1. "The unmistakable swing arrangement of the saxophones is reminiscent of Ellington's 'Jungle' style. Freed from the constraints of chording, the orchestral flow is underpinned by a pedal tone throughout. This ostinato, punctuated by a solid rhythm section accompaniment, gives the piece a modalflavour that puts the listener in a trance-like state, perhaps reminiscent of jazz's African origins."

2. "A swinging fanfare-like theme backed by a rhythm section, in which the dominant arrangement heralds a bluesy Hammond B-3 solo. Trumpet, sax, and trombone then follow with frenetic improvisations, with the rest of the band burning its way through various rhythms, all of which leads back to a recap of the opening theme."

3. 4. 5. "What a contrast! We're swept into an orchestral world of symphonic dimensions -- full of highly dissonant chords and counter-rhythms to boot. The strings make the most of their potential, with eloquent lyricism alternating with bursts of subtle pizzicatos. The second piece is notable for its American jazz sound accompanied by European polytonality, out of which springs a short swing-like passage. The last movement features exotic rhythms and percussive Latin-American colouring, developing in a subtly modern harmonic atmosphere imbued by the spirit of jazz, especially when the big band erupts into a brilliant and majestic swing section that blows the listener away."
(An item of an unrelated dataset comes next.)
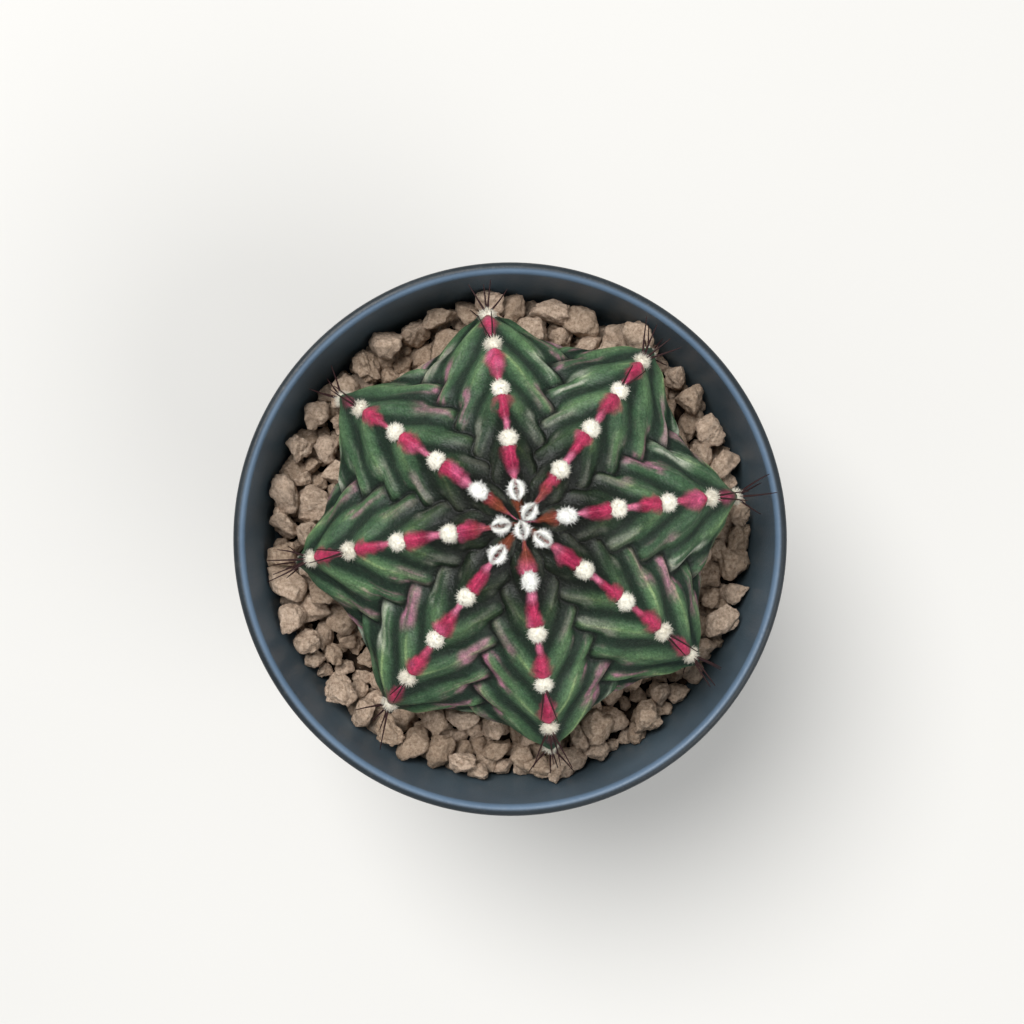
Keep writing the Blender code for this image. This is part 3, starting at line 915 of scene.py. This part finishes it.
BED_TOP = DRESSING_TOP - 4.0 * MM
BED_CLEARANCE = 0.3 * MM
STONE_CLEARANCE = 0.05 * MM
STONE_PASSES = 4
LOOSE_STONES = 400
FILL_SECTORS = 6
COARSE_BELOW = DRESSING_TOP - 3.0 * MM  # stones lower than this hardly show
SETTLE_STEPS = 420
SINK_STEP = 0.10 * MM
SINK_END = 500  # the step at which the sinking would come to a stop
NESTING = 0.97  # rough stones lie a little closer than balls of their size
STONE_CUTS = 9
STONE_NAMES = sorted(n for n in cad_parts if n.startswith("pumice_stone"))


def plant_limit(azimuth, height):
    """The plant's outer radius round its own axis, at an azimuth and a height above the foot."""
    below = np.clip((PLANT_PLACE[2] - height) / UNDERSIDE_HEIGHT, 0.0, math.sin(UNDERSIDE_END))
    angle = np.arcsin(below)
    ring = CROWN_RINGS + UNDERSIDE_RINGS * angle / UNDERSIDE_END
    turns = ((FIRST_RIB_AZIMUTH - azimuth) / TURN * RIB_COUNT) % 1.0
    across = 1 - np.abs(1 - 2 * np.minimum(turns, 1 - turns))
    depth = furrow_depth(ring) * (1 - (1 - across) ** RIB_SHARPNESS)
    return PLANT_RADIUS * np.cos(angle) - depth


def stone_frames():
    """Centre, axes and half lengths of each stone that the frame has."""
    found = []
    for name in STONE_NAMES:
        points = np.array([v.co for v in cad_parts[name].data.vertices])
        centre = (points.max(axis=0) + points.min(axis=0)) / 2
        _, axes = np.linalg.eigh(np.cov((points - centre).T))
        axes = axes.T
        if np.linalg.det(axes) < 0:
            axes[0] = -axes[0]
        spread = (points - centre) @ axes.T
        found.append((centre, axes, (spread.max(axis=0) - spread.min(axis=0)) / 2))
    return found


def settle(radii, fixed_places, fixed_radii, rng):
    """Loose stones as balls that sink into the ring between plant and pot until they rest."""
    count = len(radii)
    azimuth = rng.random(count) * TURN
    start = 30 * MM + 9 * MM * np.sqrt(rng.random(count))
    layer = BED_TOP + radii + rng.random(count) * 9 * MM
    places = np.stack((start * np.cos(azimuth), start * np.sin(azimuth), layer), -1)
    for step in range(SETTLE_STEPS):
        places[:, 2] -= SINK_STEP * (1 - step / SINK_END)
        for _ in range(2):
            gap = places[:, None] - places[None]
            distance = np.linalg.norm(gap, axis=-1) + np.eye(count)
            overlap = np.clip((radii[:, None] + radii[None]) * NESTING - distance, 0, None)
            np.fill_diagonal(overlap, 0)
            places += 0.5 * (gap / distance[..., None] * overlap[..., None]).sum(axis=1) * 0.7
            gap = places[:, None] - fixed_places[None]
            distance = np.linalg.norm(gap, axis=-1) + 1e-9
            overlap = np.clip(radii[:, None] + fixed_radii[None] - distance, 0, None)
            places += (gap / distance[..., None] * overlap[..., None]).sum(axis=1)
            spread = np.hypot(places[:, 0], places[:, 1])
            limit = inner_radius(places[:, 2]) - radii * NESTING
            places[:, :2] *= np.minimum(1.0, limit / spread)[:, None]
            beside = places[:, :2] - PLANT_PLACE[:2]
            spread = np.hypot(beside[:, 0], beside[:, 1])
            bearing = np.arctan2(beside[:, 1], beside[:, 0])
            limit = plant_limit(bearing, places[:, 2]) + radii * 0.9
            beside *= np.maximum(1.0, limit / spread)[:, None]
            places[:, :2] = PLANT_PLACE[:2] + beside
            places[:, 2] = np.maximum(places[:, 2], BED_TOP + radii * 0.8)
    return places


def stone_shape(level, seed, half_lengths):
    """A rough lump with flattened sides, its pits and knobs real down to a third of a mm."""
    ball, faces = unit_sphere(level)
    rng = np.random.default_rng(seed)
    cuts = rng.normal(size=(STONE_CUTS, 3))
    cuts /= np.linalg.norm(cuts, axis=1, keepdims=True)
    reach = 0.50 + 0.32 * rng.random(STONE_CUTS)
    along = ball @ cuts.T
    shrink = np.min(np.where(along > reach, reach / np.maximum(along, 1e-6), 1.0), axis=1)
    shape = ball * (0.03 + 0.97 * shrink)[:, None]
    size = float(np.mean(half_lengths))
    coarse = rough_noise(ball * 1.7 + seed * 3.1, seed, 2)
    knobs = noise(ball * size / (0.9 * MM) + seed * 1.7, seed + 5)
    pits = noise(ball * size / (0.45 * MM) + seed * 2.3, seed + 6)
    swell = 1 + 0.10 * coarse + 0.30 * MM / size * knobs + 0.20 * MM / size * pits
    shape = shape * swell[:, None]
    low, high = shape.min(axis=0), shape.max(axis=0)
    return (shape - (low + high) / 2) / ((high - low) / 2) * half_lengths, faces


def kept_inside(vertices):
    """A stone moved toward the pot's axis until it clears the wall."""
    moved = vertices.copy()
    for _ in range(STONE_PASSES):
        spread = np.hypot(moved[:, 0], moved[:, 1])
        past = float(np.max(spread - inner_radius(moved[:, 2]))) + STONE_CLEARANCE
        if past > 0:
            middle = moved[:, :2].mean(axis=0)
            moved[:, :2] -= middle / np.linalg.norm(middle) * past
    return moved


def random_axes(rng):
    axes, _ = np.linalg.qr(rng.normal(size=(3, 3)))
    return axes


def make_stones(material):
    """The frame's own stones in fine form, and the loose ones settled round them."""
    frames = stone_frames()
    for i, (name, (centre, axes, half_lengths)) in enumerate(zip(STONE_NAMES, frames)):
        vertices, faces = stone_shape(5, 70 + i, half_lengths * 1.06)
        obj = mesh_object(name + "_fine", vertices @ axes + centre, faces, material)
        tone = 0.5 + 0.5 * math.sin(i * 2.4)
        add_attribute(obj, "tone", np.full(len(vertices), tone))
        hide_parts(name)
        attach(obj, "root")
    rng = np.random.default_rng(8)
    radii = (1.2 + 1.8 * rng.random(LOOSE_STONES) ** 1.5) * MM
    fixed_places = np.array([centre for centre, _, _ in frames])
    fixed_radii = np.array([half_lengths.mean() for _, _, half_lengths in frames])
    places = settle(radii, fixed_places, fixed_radii, rng)
    groups = [[] for _ in range(FILL_SECTORS)]
    for i, (place, radius) in enumerate(zip(places, radii)):
        shown = place[2] > COARSE_BELOW
        stretch = np.array((1.0, 1.0, 1.0)) + (rng.random(3) - 0.5) * 0.56
        half_lengths = radius * stretch * 1.08
        vertices, faces = stone_shape(4 if shown else 2, 200 + i, half_lengths)
        vertices = kept_inside(vertices @ random_axes(rng) + place)
        tone = np.full(len(vertices), rng.random())
        bearing = math.atan2(place[1], place[0]) % TURN
        sector = int(bearing / TURN * FILL_SECTORS) % FILL_SECTORS
        groups[sector].append((vertices, faces, tone))
    for i, group in enumerate(groups):
        vertices, faces, tone = joined(group)
        obj = mesh_object(f"pumice_fill_{i + 1}", vertices, faces, material)
        add_attribute(obj, "tone", tone)
        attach(obj, "root")


def make_bed(material):
    """The bottom of the dressing, as seen between stones: a closed ring of dark grit."""
    rings = 60
    around = 360
    azimuth = np.arange(around) * TURN / around
    share = np.linspace(0, 1, rings)
    outer = float(inner_radius(BED_TOP - SHOULDER_HEIGHT)) - BED_CLEARANCE
    inner = 8 * MM
    radius = inner + (outer - inner) * share
    radius, azimuth = np.meshgrid(radius, azimuth, indexing="ij")
    flat = np.stack((radius * np.cos(azimuth), radius * np.sin(azimuth), radius * 0), -1)
    height = BED_TOP - 0.8 * MM + 0.7 * MM * rough_noise(flat / (1.8 * MM), 41)
    top = np.stack((flat[..., 0], flat[..., 1], height), -1)
    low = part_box("pumice_dressing")[0].z
    bottom = np.stack((flat[..., 0], flat[..., 1], np.full(radius.shape, low)), -1)
    bottom[..., :2] *= (float(inner_radius(low)) - BED_CLEARANCE) / outer
    loop = np.concatenate((top, bottom[::-1]), axis=0)
    rows = loop.shape[0]
    index = np.arange(rows * around).reshape(rows, around)
    beside = np.roll(index, -1, axis=1)
    below = np.roll(index, -1, axis=0)
    diagonal = np.roll(beside, -1, axis=0)
    faces = np.stack((index, below, diagonal, beside), -1).reshape(-1, 4).tolist()
    obj = mesh_object("pumice_bed", loop.reshape(-1, 3), faces, material)
    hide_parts("pumice_dressing")
    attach(obj, "root")


# ---------------------------------------------------------------- studio


def add_area_light(name, place, target, size, watts):
    light = bpy.data.lights.new(name, "AREA")
    light.shape = "DISK"
    light.size = size
    light.energy = watts
    obj = bpy.data.objects.new(name, light)
    obj.location = place
    obj.rotation_euler = (Vector(target) - Vector(place)).to_track_quat("-Z", "Y").to_euler()
    bpy.context.scene.collection.objects.link(obj)


def make_studio():
    floor = mesh_object(
        "floor", [(-9, -9, 0), (9, -9, 0), (9, 9, 0), (-9, 9, 0)], [(0, 1, 2, 3)],
        floor_material(), smooth_shade=False,
    )
    middle = (0, 0, POT_HEIGHT)
    add_area_light("key", (-0.3, 0.4, 1.0), middle, 0.6, 13)
    add_area_light("fill", (0.6, -0.4, 0.8), middle, 0.7, 5)
    world = bpy.data.worlds.new("studio")
    bpy.context.scene.world = world
    world.use_nodes = True
    background = world.node_tree.nodes["Background"]
    background.inputs["Color"].default_value = (0.92, 0.96, 1.0, 1.0)
    background.inputs["Strength"].default_value = 0.45
    view = bpy.context.scene.view_settings
    view.view_transform = "Standard"
    view.look = "None"


def make_camera():
    data = bpy.data.cameras.new("camera")
    data.lens_unit = "FOV"
    data.angle = FIELD_OF_VIEW
    data.clip_start = 0.005
    camera = bpy.data.objects.new("camera", data)
    camera.location = (CAMERA_X, CAMERA_Y, POT_HEIGHT + CAMERA_ABOVE_RIM)
    camera.rotation_euler = (0, 0, 0)
    bpy.context.scene.collection.objects.link(camera)
    bpy.context.scene.camera = camera


def set_material(node_name, material):
    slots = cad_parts[node_name].data.materials
    slots.clear()
    slots.append(material)


make_camera()
make_studio()
pot = make_pot(pot_material())
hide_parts("pot")
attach(pot, "root")
skin = make_skin(skin_material())
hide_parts("cactus_stem")
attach(skin, "root")
# Each wool's second colour is its painted shade deep in the tuft.
wool = {
    "young": wool_material("wool_young", srgb(246, 245, 240), srgb(92, 86, 78)),
    "grown": wool_material("wool_grown", srgb(238, 233, 218), srgb(146, 137, 116)),
    "old": wool_material("wool_old", srgb(226, 219, 202), srgb(120, 110, 94)),
}
for number in range(TUFT_COUNT):
    make_areole(number, wool)
dark_spine = spine_material()
for rib in range(RIB_COUNT):
    make_spines(rib, dark_spine)
pumice = pumice_material()
make_stones(pumice)
soil = soil_material()
make_bed(soil)
set_material("potting_mix", soil)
6. "This piece features an intense running dialogue produced by a very close musical relationship within a conventional piano trio setting. Delicate cymbal work, cool but very expressive piano, and some lyrical bass-playing that dovetails into a solo with dramatic plucking of the strings... a kind of prelude to an orchestral requiem, with brass, bowed bass, and the shadowy clash of cymbals bringing this poetic excursion to a final peaceful conclusion."

7. "Very swinging piece this is. Throughout, there is a tenor sax solo, very modern in tone, that emerges within some very ingenious and highly effective arranging. As the piece unfolds over a single chord, there is a growing meditative and almost obsessive nature to it, further underscored by the entries of trumpet and strings, which are in perfect symbiosis with the band."